### [Supplied material]
□ □ □ □ □

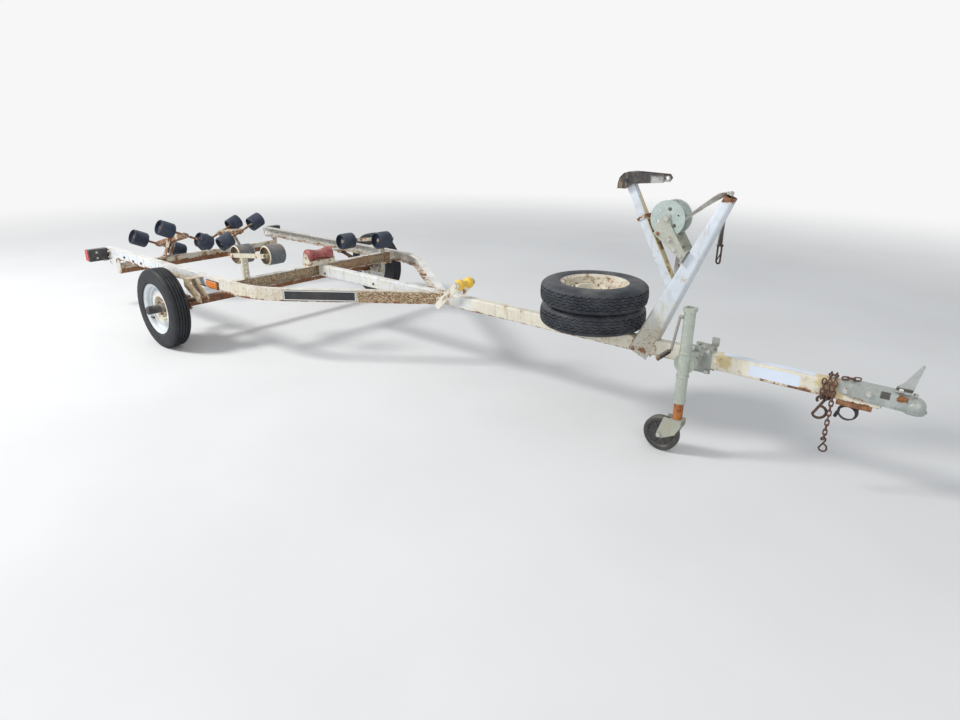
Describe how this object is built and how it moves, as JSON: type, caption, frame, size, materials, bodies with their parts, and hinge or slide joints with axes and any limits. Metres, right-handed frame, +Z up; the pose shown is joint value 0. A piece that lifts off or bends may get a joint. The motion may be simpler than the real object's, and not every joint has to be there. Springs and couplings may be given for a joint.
{
  "type": "roller boat trailer",
  "caption": "Single axle roller trailer for a small boat, with winch post, rocking roller cradles, swing-up tongue jack and spare wheels stacked on the tongue.",
  "frame": {"origin": "on the ground, under the middle of the whole trailer, standing on its two wheels and its jack", "axes": "+X forwards to the coupler, +Y to the trailer's left side, +Z up"},
  "size_m": [5.6077, 2.088, 1.233],
  "materials": {
    "white_paint": "weathered white enamel with rust patches",
    "rusty_steel": "bare rusted steel",
    "zinc": "dull zinc plate",
    "tyre": "worn ribbed tyre rubber",
    "rim_paint": "white rim enamel, lightly rusted",
    "roller_rubber": "weathered dark rubber",
    "keel_rubber": "faded red rubber",
    "bow_rubber": "yellow polymer",
    "strap": "woven webbing",
    "jack_grey": "dull grey zinc paint",
    "black_plastic": "black moulded plastic",
    "red_lens": "red lens",
    "amber_lens": "amber lens"
  },
  "bodies": {
    "chassis": {"tongue": "white_paint", "rail_right": "white_paint", "rail_left": "white_paint", "front_cross_member": "white_paint", "rear_cross_member": "white_paint", "rear_brackets": "white_paint", "axle": "rusty_steel", "leaf_springs": "rusty_steel", "spring_clamps": "rusty_steel", "spring_hangers": "white_paint", "spare_tyres": "tyre", "spare_rims": "rim_paint", "mid_supports": "white_paint", "keel_bracket": "white_paint", "bow_bracket": "white_paint", "cradle_posts": "rusty_steel", "winch_post": "white_paint", "winch_strut": "white_paint", "bow_stop": "rusty_steel", "winch_frame": "zinc", "winch_strap": "strap", "snap_hook": "rusty_steel", "coupler": "zinc", "coupler_latch": "zinc", "chain_hanger": "rusty_steel", "safety_chains": "rusty_steel", "jack_mount": "zinc", "tail_lamps": "black_plastic", "tail_lenses": "red_lens", "side_markers": "amber_lens"},
    "wheel_right": {"tyre_right": "tyre", "rim_right": "rim_paint", "hub_right": "black_plastic"},
    "wheel_left": {"tyre_left": "tyre", "rim_left": "rim_paint", "hub_left": "black_plastic"},
    "mid_roller_right_rear": {"mid_roller_right_rear": "roller_rubber"},
    "mid_roller_right_front": {"mid_roller_right_front": "roller_rubber"},
    "mid_roller_left_rear": {"mid_roller_left_rear": "roller_rubber"},
    "mid_roller_left_front": {"mid_roller_left_front": "roller_rubber"},
    "keel_roller": {"keel_roller": "keel_rubber"},
    "bow_roller": {"bow_roller": "bow_rubber"},
    "cradle_right": {"cradle_right": "rusty_steel"},
    "cradle_left": {"cradle_left": "rusty_steel"},
    "cradle_rollers_right_rear": {"cradle_rollers_right_rear": "roller_rubber"},
    "cradle_rollers_right_front": {"cradle_rollers_right_front": "roller_rubber"},
    "cradle_rollers_left_rear": {"cradle_rollers_left_rear": "roller_rubber"},
    "cradle_rollers_left_front": {"cradle_rollers_left_front": "roller_rubber"},
    "winch_drum": {"winch_drum": "zinc", "strap_coil": "strap"},
    "winch_crank": {"winch_crank": "zinc"},
    "jack": {"jack_tube": "jack_grey", "jack_crank": "zinc"},
    "jack_leg": {"jack_leg": "rusty_steel"},
    "jack_fork": {"jack_fork": "jack_grey"},
    "jack_wheel": {"jack_wheel": "black_plastic"}
  },
  "joints": [
    {"name": "wheel_right_turn", "type": "hinge", "parent": "chassis", "child": "wheel_right", "pos_m": [-1.3445, -0.936, 0.265], "axis": [0, 1, 0], "continuous": true},
    {"name": "wheel_left_turn", "type": "hinge", "parent": "chassis", "child": "wheel_left", "pos_m": [-1.3445, 0.936, 0.265], "axis": [0, 1, 0], "continuous": true},
    {"name": "mid_roller_right_rear_turn", "type": "hinge", "parent": "chassis", "child": "mid_roller_right_rear", "pos_m": [-1.01434, -0.5085, 0.60562], "axis": [0, 1, 0], "continuous": true},
    {"name": "mid_roller_right_front_turn", "type": "hinge", "parent": "chassis", "child": "mid_roller_right_front", "pos_m": [-0.65666, -0.5085, 0.64638], "axis": [0, 1, 0], "continuous": true},
    {"name": "mid_roller_left_rear_turn", "type": "hinge", "parent": "chassis", "child": "mid_roller_left_rear", "pos_m": [-1.20156, 0.5085, 0.53319], "axis": [0, 1, 0], "continuous": true},
    {"name": "mid_roller_left_front_turn", "type": "hinge", "parent": "chassis", "child": "mid_roller_left_front", "pos_m": [-0.77544, 0.5085, 0.59081], "axis": [0, 1, 0], "continuous": true},
    {"name": "keel_roller_turn", "type": "hinge", "parent": "chassis", "child": "keel_roller", "pos_m": [-0.8855, 0, 0.545], "axis": [0, 1, 0], "continuous": true},
    {"name": "bow_roller_turn", "type": "hinge", "parent": "chassis", "child": "bow_roller", "pos_m": [0.49267, 0, 0.549], "axis": [0, 1, 0], "continuous": true},
    {"name": "cradle_right_rock", "type": "hinge", "parent": "chassis", "child": "cradle_right", "pos_m": [-2.5345, -0.265, 0.49], "axis": [0, 0.9135, -0.4067], "range_deg": [-6, 34]},
    {"name": "cradle_rollers_right_rear_turn", "type": "hinge", "parent": "cradle_right", "child": "cradle_rollers_right_rear", "pos_m": [-2.73532, -0.28997, 0.43391], "axis": [0, -0.9135, 0.4067], "continuous": true},
    {"name": "cradle_rollers_right_front_turn", "type": "hinge", "parent": "cradle_right", "child": "cradle_rollers_right_front", "pos_m": [-2.33368, -0.24003, 0.54609], "axis": [0, -0.9135, 0.4067], "continuous": true},
    {"name": "cradle_left_rock", "type": "hinge", "parent": "chassis", "child": "cradle_left", "pos_m": [-2.5345, 0.265, 0.49], "axis": [0, 0.9135, 0.4067], "range_deg": [-14, 26]},
    {"name": "cradle_rollers_left_rear_turn", "type": "hinge", "parent": "cradle_left", "child": "cradle_rollers_left_rear", "pos_m": [-2.74192, 0.27836, 0.45999], "axis": [0, 0.9135, 0.4067], "continuous": true},
    {"name": "cradle_rollers_left_front_turn", "type": "hinge", "parent": "cradle_left", "child": "cradle_rollers_left_front", "pos_m": [-2.32708, 0.25164, 0.52001], "axis": [0, 0.9135, 0.4067], "continuous": true},
    {"name": "winch_drum_turn", "type": "hinge", "parent": "chassis", "child": "winch_drum", "pos_m": [1.7173, 0, 1.04408], "axis": [0, 1, 0], "continuous": true},
    {"name": "winch_crank_turn", "type": "hinge", "parent": "chassis", "child": "winch_crank", "pos_m": [1.73904, 0, 0.95489], "axis": [0, 1, 0], "continuous": true},
    {"name": "jack_swing", "type": "hinge", "parent": "chassis", "child": "jack", "pos_m": [1.9105, -0.11, 0.44], "axis": [0, -1, 0], "range_deg": [0, 90]},
    {"name": "jack_leg_slide", "type": "slide", "parent": "jack", "child": "jack_leg", "axis": [0, 0, -1], "range_m": [-0.074, 0.15]},
    {"name": "jack_caster_turn", "type": "hinge", "parent": "jack_leg", "child": "jack_fork", "pos_m": [1.9105, -0.15, 0.17], "axis": [0, 0, 1], "continuous": true},
    {"name": "jack_wheel_turn", "type": "hinge", "parent": "jack_fork", "child": "jack_wheel", "pos_m": [1.8445, -0.15, 0.085], "axis": [0, 1, 0], "continuous": true}
  ],
  "couplings": [
    {"joint": "winch_crank_turn", "follows": "winch_drum_turn", "ratio": -5}
  ]
}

□ □ □ □ □

### [Description of the task]
Gather every line from the listing above in which "with" appears, and copy those lines.

### [Response]
Describe how this object is built and how it moves, as JSON: type, caption, frame, size, materials, bodies with their parts, and hinge or slide joints with axes and any limits. Metres, right-handed frame, +Z up; the pose shown is joint value 0. A piece that lifts off or bends may get a joint. The motion may be simpler than the real object's, and not every joint has to be there. Springs and couplings may be given for a joint.
  "caption": "Single axle roller trailer for a small boat, with winch post, rocking roller cradles, swing-up tongue jack and spare wheels stacked on the tongue.",
    "white_paint": "weathered white enamel with rust patches",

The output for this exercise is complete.